À volta ao Brasil para a maioria dos brasileiros representou um empobrecimento com a perda de dinheiro em investimentos escusos e pela falta de oportunidades no mercado de trabalho. A maioria que regressou disposta a trabalhar em empresas no Brasil tinha passado dos 40 anos de idade e acabou regelada ao “congelamento” devido à política brasileira: “passou dos 40 anos é considerado inadequado para o Mercado de Trabalho”. E não bastasse isso, a surpresa pelo descaso de familiares foi outro fator agravante, gerando no arrependimento de quem resolveu retomar o caminho de casa. E o discurso é quase que o mesmo: “Não valeu a pena”, alega a maioria.

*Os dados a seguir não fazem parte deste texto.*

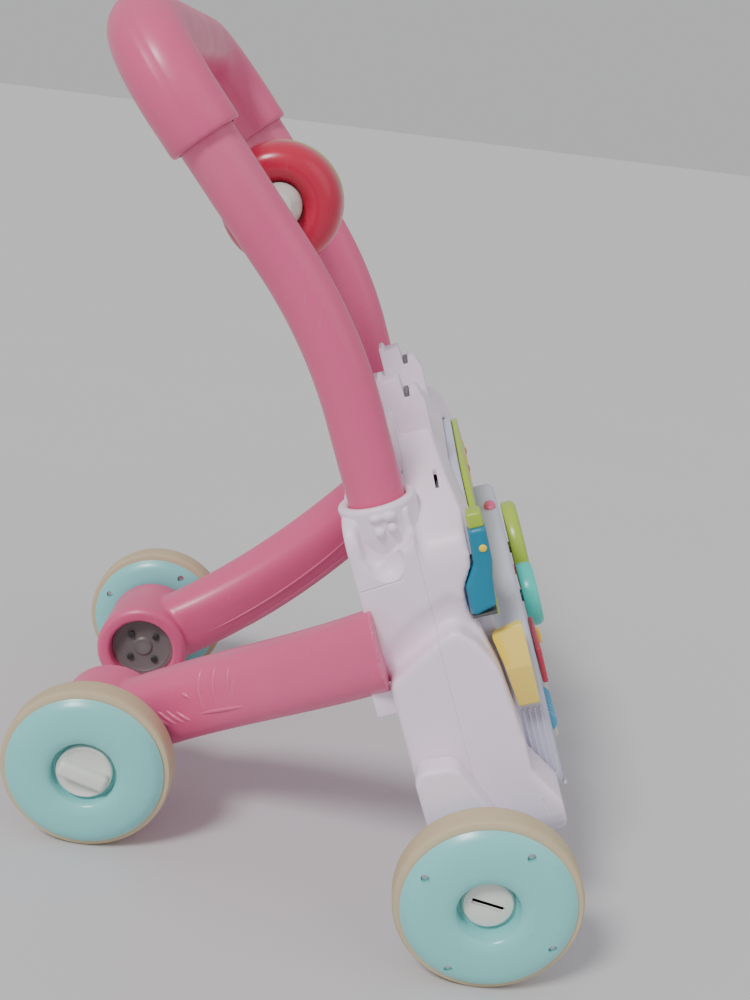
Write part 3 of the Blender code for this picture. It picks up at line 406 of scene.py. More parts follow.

Na opinião do economista mineiro, Paulo Gervásio Amarantes, o Brasil acabou se esquecendo dos brasileiros fora do país. Não se planejou adequadamente para oferecer toda a segurança. “Não temos no país um planejamento apropriado para receber e amparar os brasileiros. Houve promessas infundadas por parte do governo, inclusive, para se criar a Secretaria Nacional do Emigrante, mas a ideia não saiu do papel. Depois se falou na Secretaria do Emigrante em Minas Gerais, com os devidos mecanismos para sanar dúvidas na questão de investimentos no mercado de negócios. Até agora, nada aconteceu”, lembrou Gervásio.

Governador Valadares

Em contrapartida, a cidade de Governador Valadares fez a sua parte como pôde ao criar o “Centro de Integração do Emigrante” que atende às necessidades de emigrantes que retornaram à cidade e das respectivas famílias que convivem com a distância de entes queridos. O grande número de valadarenses que tem deixado os Estados Unidos e voltado à cidade natal, devido à queda do dólar e da repressão aos imigrantes ilegais, tem se beneficiando com a iniciativa do Centro de Integração.

A ideia é fruto de um convênio assinado em 2007 entre o diretor da Associação dos Parentes e Amigos dos Emigrantes do Brasil (Aspaemig-BR) e da Câmara Municipal, Paulinho Costa, e o superintendente regional da CEF, Marcelo Bonfim. E segundo a Prefeitura Municipal, 40 mil valadarenses vivem fora do país e mandam R$ 10 milhões todo ano para o município. E se, por exemplo, um emigrante queira saber para qual instituição ele deve mandar o dinheiro ou, ainda, como está à cotação do dólar, poderá ligar para o Centro de Integração.